Internal combustion engines are most fuel-efficient at low rpm’s (<1500) and full throttle, and that’s impossible to do with this transmission. So it only gets 34mpg (7l/100km), and it’s a Diesel hatchback. My old manual car also had a 34mpg rating, but the way I drive I could get 47 (5l/100km), and it had a gasoline engine.
The systems used in these cars are dual clutch - they always offer (or only have) a manual shift mode, which will hold the gear you’re in until you say when, and only down/upshift if you bang the rev limiter or try to go below minimum RPM.
EVs don’t do any shifting and usually have a low center of gravity, even better for suspect road conditions!
They quit offering sticks because they use dual clutch transmissions, which do the job better.
What job, though?
When I’m driving a fun car, I want to actually drive it, not hold the steering wheel and push paddle-shaped buttons that ask a computer to shift for me (if it feels like it).
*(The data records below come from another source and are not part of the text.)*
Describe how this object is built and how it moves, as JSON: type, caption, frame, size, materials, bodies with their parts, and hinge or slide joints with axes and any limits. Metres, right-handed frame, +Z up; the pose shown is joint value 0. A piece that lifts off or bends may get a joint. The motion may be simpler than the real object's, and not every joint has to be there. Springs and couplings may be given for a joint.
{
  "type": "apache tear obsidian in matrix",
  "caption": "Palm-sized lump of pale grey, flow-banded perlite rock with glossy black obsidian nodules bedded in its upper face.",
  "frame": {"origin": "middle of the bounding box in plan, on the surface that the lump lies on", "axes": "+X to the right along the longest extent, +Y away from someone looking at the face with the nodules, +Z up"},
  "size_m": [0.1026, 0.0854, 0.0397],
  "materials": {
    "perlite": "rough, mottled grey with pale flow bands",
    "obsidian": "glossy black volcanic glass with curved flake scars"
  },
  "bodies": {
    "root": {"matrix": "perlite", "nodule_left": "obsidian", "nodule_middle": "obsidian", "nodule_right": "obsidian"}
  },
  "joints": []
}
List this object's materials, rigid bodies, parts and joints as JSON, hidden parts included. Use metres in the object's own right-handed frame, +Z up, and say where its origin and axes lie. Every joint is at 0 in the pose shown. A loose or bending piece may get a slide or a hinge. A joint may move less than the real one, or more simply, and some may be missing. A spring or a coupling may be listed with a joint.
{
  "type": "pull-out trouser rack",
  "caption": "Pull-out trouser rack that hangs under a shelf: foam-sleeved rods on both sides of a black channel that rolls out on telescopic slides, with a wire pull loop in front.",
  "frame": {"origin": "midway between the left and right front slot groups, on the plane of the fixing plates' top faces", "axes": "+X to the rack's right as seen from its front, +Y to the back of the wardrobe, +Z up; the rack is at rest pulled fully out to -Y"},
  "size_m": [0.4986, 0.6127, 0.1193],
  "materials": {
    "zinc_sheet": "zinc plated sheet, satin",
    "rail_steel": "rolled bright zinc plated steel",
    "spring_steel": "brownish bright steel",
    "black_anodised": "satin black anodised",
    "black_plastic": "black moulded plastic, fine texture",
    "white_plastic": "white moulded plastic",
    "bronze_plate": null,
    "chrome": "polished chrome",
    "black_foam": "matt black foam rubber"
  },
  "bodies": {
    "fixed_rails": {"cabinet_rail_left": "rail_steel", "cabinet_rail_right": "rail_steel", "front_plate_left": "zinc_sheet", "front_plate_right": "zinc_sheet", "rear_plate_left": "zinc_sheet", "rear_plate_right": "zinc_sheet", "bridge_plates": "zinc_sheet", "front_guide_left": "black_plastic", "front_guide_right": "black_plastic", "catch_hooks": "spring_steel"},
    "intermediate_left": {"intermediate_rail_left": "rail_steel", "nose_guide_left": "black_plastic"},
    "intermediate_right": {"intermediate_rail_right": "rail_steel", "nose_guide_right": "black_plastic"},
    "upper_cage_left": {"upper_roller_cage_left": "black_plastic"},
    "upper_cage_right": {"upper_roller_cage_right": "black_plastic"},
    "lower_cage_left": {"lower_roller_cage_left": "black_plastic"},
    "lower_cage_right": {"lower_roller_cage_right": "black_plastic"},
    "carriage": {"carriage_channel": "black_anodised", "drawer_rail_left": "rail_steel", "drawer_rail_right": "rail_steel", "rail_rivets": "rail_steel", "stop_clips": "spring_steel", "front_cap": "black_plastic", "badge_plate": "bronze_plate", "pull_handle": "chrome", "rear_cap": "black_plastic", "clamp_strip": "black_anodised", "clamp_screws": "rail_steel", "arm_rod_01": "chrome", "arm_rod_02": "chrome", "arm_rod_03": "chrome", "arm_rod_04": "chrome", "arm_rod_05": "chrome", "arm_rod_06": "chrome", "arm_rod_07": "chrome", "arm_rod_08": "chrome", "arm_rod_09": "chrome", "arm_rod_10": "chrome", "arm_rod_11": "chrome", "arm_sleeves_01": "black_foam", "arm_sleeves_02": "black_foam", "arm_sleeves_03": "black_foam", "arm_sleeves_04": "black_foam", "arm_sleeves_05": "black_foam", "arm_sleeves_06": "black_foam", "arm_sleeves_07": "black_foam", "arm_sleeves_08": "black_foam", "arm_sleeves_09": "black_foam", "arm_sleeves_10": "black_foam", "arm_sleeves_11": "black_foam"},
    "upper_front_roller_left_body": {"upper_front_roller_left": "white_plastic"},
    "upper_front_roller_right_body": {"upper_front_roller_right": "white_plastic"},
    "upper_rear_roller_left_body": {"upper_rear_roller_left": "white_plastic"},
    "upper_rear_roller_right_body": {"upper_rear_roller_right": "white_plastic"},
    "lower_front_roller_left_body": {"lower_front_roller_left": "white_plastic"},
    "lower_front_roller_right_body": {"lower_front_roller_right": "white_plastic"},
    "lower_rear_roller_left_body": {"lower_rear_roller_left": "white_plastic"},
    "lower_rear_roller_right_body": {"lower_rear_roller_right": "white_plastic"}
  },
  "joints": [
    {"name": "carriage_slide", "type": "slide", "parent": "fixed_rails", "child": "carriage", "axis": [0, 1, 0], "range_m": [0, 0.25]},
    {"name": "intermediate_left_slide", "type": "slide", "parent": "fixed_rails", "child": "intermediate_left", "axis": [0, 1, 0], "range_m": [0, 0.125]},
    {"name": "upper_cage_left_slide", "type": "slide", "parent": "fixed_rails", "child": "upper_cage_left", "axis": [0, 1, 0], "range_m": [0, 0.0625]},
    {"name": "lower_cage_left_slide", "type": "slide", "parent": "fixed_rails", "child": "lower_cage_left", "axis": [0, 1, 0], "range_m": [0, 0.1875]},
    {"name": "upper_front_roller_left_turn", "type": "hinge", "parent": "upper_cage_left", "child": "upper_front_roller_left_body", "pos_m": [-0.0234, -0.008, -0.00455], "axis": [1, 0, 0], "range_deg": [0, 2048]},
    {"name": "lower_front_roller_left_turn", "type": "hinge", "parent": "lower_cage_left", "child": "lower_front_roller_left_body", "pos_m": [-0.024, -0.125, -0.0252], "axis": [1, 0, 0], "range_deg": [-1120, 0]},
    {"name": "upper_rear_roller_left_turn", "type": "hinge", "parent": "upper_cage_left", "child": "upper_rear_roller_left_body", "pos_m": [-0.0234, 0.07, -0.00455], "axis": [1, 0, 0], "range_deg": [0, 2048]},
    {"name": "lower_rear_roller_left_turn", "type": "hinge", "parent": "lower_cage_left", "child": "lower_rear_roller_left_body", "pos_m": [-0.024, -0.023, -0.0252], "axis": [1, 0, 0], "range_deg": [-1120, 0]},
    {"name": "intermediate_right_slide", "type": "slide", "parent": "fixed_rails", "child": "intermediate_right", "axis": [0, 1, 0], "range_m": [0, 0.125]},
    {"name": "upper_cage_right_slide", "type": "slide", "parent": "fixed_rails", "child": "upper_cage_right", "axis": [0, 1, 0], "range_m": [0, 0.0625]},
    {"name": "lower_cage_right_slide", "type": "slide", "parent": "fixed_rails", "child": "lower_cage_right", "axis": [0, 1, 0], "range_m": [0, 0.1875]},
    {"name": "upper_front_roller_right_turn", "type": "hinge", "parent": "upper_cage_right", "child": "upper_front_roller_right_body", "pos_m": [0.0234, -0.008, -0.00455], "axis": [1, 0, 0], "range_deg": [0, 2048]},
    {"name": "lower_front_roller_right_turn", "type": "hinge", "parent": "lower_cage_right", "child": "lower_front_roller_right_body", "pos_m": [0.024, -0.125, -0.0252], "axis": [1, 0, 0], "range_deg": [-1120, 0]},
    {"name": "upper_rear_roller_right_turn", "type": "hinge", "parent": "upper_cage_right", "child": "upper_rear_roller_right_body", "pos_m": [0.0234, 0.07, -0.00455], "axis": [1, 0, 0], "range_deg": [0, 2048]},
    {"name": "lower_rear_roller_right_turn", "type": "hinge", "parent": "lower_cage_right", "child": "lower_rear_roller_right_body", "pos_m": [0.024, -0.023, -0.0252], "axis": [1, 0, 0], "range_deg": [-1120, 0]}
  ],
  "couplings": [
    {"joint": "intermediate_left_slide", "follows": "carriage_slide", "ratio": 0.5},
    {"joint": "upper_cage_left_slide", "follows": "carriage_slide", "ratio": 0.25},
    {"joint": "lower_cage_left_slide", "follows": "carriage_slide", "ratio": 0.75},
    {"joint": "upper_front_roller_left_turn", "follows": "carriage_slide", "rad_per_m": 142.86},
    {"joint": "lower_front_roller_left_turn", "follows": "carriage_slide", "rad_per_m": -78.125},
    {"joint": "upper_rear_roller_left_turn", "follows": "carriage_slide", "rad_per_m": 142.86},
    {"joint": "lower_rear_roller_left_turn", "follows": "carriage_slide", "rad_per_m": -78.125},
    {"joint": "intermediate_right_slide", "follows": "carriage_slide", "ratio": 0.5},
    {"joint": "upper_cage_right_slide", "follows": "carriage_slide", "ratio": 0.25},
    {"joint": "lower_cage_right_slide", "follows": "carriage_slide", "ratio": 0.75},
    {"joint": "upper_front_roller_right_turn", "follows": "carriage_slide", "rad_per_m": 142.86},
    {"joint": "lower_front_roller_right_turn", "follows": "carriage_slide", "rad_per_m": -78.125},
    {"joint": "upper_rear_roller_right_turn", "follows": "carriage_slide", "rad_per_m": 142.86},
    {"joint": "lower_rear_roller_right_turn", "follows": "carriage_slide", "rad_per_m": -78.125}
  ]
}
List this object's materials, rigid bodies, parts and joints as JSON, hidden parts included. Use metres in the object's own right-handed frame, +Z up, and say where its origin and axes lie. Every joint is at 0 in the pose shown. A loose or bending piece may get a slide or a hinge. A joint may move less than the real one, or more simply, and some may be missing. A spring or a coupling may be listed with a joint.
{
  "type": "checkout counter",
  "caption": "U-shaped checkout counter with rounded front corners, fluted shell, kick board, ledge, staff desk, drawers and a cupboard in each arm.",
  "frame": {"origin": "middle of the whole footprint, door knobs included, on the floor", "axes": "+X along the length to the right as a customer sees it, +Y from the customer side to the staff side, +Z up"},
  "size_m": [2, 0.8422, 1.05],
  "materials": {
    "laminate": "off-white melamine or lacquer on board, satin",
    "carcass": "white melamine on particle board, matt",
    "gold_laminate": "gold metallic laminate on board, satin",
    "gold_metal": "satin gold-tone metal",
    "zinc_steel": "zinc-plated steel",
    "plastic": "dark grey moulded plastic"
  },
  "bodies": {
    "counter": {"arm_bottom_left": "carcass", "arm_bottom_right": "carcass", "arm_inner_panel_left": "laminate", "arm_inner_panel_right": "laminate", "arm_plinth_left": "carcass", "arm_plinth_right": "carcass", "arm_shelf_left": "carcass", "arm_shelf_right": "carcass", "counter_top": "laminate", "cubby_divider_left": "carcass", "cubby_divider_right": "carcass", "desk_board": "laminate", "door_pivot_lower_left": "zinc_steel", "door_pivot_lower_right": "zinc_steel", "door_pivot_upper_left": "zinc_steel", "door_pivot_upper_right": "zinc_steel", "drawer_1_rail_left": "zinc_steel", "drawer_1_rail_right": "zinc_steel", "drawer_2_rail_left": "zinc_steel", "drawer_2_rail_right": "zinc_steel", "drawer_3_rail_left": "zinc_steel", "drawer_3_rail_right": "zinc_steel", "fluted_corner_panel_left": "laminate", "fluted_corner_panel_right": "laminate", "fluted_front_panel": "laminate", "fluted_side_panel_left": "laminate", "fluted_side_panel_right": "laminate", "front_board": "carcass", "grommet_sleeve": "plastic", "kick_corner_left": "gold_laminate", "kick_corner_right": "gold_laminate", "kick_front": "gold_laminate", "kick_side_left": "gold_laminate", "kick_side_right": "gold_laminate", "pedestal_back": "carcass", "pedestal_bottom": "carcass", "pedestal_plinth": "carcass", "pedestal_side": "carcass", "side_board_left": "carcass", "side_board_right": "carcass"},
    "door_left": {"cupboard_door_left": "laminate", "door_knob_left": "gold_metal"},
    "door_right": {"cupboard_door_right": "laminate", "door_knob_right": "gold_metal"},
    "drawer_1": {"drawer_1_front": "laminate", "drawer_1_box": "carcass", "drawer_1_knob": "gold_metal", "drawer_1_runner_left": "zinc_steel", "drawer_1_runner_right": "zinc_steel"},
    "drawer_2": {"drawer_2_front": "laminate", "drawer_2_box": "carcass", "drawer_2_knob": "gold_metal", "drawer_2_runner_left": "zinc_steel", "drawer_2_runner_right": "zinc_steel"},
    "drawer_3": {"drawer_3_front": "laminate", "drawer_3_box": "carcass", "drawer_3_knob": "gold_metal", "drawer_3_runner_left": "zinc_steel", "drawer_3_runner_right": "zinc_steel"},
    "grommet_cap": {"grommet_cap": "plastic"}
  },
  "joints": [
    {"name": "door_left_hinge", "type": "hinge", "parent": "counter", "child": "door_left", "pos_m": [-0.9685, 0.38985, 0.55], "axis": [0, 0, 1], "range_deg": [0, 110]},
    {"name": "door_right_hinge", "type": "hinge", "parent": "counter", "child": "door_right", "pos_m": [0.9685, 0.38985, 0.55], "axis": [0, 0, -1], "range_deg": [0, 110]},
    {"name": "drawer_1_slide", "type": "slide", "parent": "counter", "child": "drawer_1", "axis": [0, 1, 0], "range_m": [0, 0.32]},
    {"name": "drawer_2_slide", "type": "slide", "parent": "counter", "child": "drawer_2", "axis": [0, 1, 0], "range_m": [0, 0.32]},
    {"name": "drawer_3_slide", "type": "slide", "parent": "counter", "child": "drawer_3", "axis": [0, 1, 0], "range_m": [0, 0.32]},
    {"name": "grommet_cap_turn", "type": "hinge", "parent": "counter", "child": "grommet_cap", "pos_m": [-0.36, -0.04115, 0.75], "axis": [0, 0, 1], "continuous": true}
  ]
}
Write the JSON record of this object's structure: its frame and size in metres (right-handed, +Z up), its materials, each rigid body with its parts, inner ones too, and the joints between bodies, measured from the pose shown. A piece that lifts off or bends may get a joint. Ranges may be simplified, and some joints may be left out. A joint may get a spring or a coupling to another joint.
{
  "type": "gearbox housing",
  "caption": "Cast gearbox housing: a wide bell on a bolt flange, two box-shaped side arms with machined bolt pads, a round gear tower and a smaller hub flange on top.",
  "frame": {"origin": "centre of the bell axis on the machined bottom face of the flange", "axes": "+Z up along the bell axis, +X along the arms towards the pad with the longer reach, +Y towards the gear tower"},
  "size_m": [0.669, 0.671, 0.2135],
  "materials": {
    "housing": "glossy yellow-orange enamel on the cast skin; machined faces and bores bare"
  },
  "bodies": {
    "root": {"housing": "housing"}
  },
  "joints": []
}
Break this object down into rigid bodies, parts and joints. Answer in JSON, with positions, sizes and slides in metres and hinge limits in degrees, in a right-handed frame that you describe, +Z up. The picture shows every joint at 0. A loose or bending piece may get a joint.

What is “best experience” though? It’s such a subjective thing. For you it might be pushing a lever back and forth. For every one person like you, I bet there are hundreds who’d rather leave that menial task to the car. Manual transmission can quickly stop being “fun and engaging” and become a chore, especially if you drive through traffic regularly.
I, or rather my left leg, personally do not consider manual transmission as a good experience at all. I also think paying much less for fuel is also a very good experience for my wallet. Though of course I don’t drive a Lamborghini or even a nice M4, so there’s that.
i am not ordering cars from them anymore /s
Ok, so they’re performance focused. Who is making cars that are built for the most engaging driving experience? Are those “drive a slow car fast” type cars all already built?
Porsche continues to sell manuals, but alas did do away with it on the upcoming Carrera 992.2 and gts. They have a 40% overall manual sales per this: https://www.motor1.com/news/705017/manual-transmission-sales-2023/
Bmw and others do have high individual model manual take rates (bmw m2/ct5 blackwing e.g. at 60/50% respectively.)
But they’ll always be the less performance option, though more “engagement”.